Равно как осталась не отмеченной еще одна сторона дела — идеобизнес, или, точнее говоря, оболочка шоу-бизнеса над интеллектуальной деятельностью. Почти все из тех занятий, которыми мы когда-то занимались и которыми сейчас занимаемся, стало рекламируемым и «пущаемым в оборот». И возникает что-то вроде «прагматической идеофантастики». А кто, положа руку на сердце, может сейчас сказать, что он отчетливо различает то, что относится к идеофантастике, от того, что можно с определенностью отнести к реальному проектированию и программированию?

Строго говоря, я вообще ни разу не видел ни одной, написанной с участием методологов, программы, удовлетворяющей программным критериям самого методологического сообщества: все — имитация терминологическая. Я не видел ни одного проекта, разработанного с участием методологов, который бы удовлетворял элементарным инженерным требованиям.

Как будто бы речь идет о человеке, который не отличает то, о чем он хотел бы подумать, от того, о чем он думает. И когда кто-то говорит: «Я проектирую» — он что, проектирует свое проектирование или действительно проектирует? Или он только грезит о том, чтобы начать проектировать? Можно, конечно, говорить про себя «я знаю иностранный язык», но в какой-то момент надо на нем начать говорить, и говорить не о гамбургерах, а о различиях первого и второго периодов в творчестве Хайдеггера с человеком, который знает его тексты наизусть.

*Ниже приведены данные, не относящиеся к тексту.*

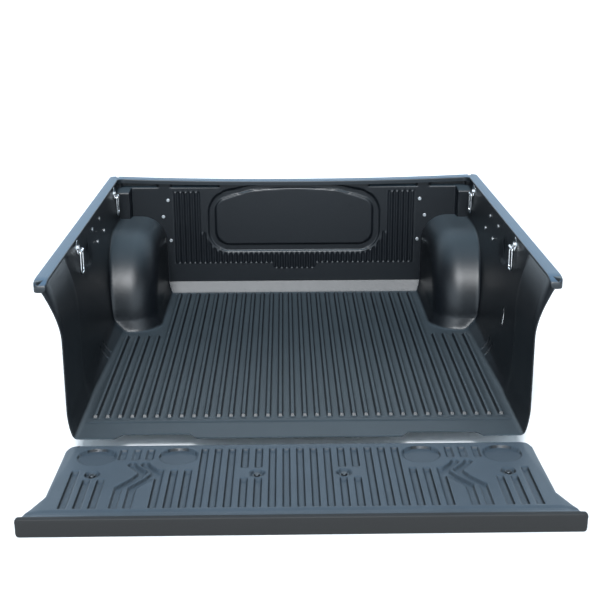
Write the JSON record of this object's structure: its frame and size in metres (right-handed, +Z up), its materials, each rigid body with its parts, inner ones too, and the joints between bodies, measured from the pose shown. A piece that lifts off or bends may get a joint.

И тут ты хоть тресни, все твои думы навеселе ровным счетом ничего не стоят.

Когда из уст методологов я слышу слово «проектирование», у меня часто возникает сомнение: или имярек никогда не был в ситуации реального проектирования (среди профи какой-то разновидности этой деятельности), или все, что он говорит, есть артефакты интеллектуального шоу-бизнеса, что противно природе той «звериной серьезности», которую культивировал Г.П. Или иначе говоря, где идеофантастика, а где реальное проектирование?

Этот мой вопрос я оставляю открытым, не слишком надеясь в этой жизни услышать на него хоть один ответ. Методологи, как я успел заметить, ответами баловаться не склонны.

Засим, удивляясь выражению напряженности на некоторых лицах, я с удовольствием заканчиваю первую часть наших мемориальных Чтений.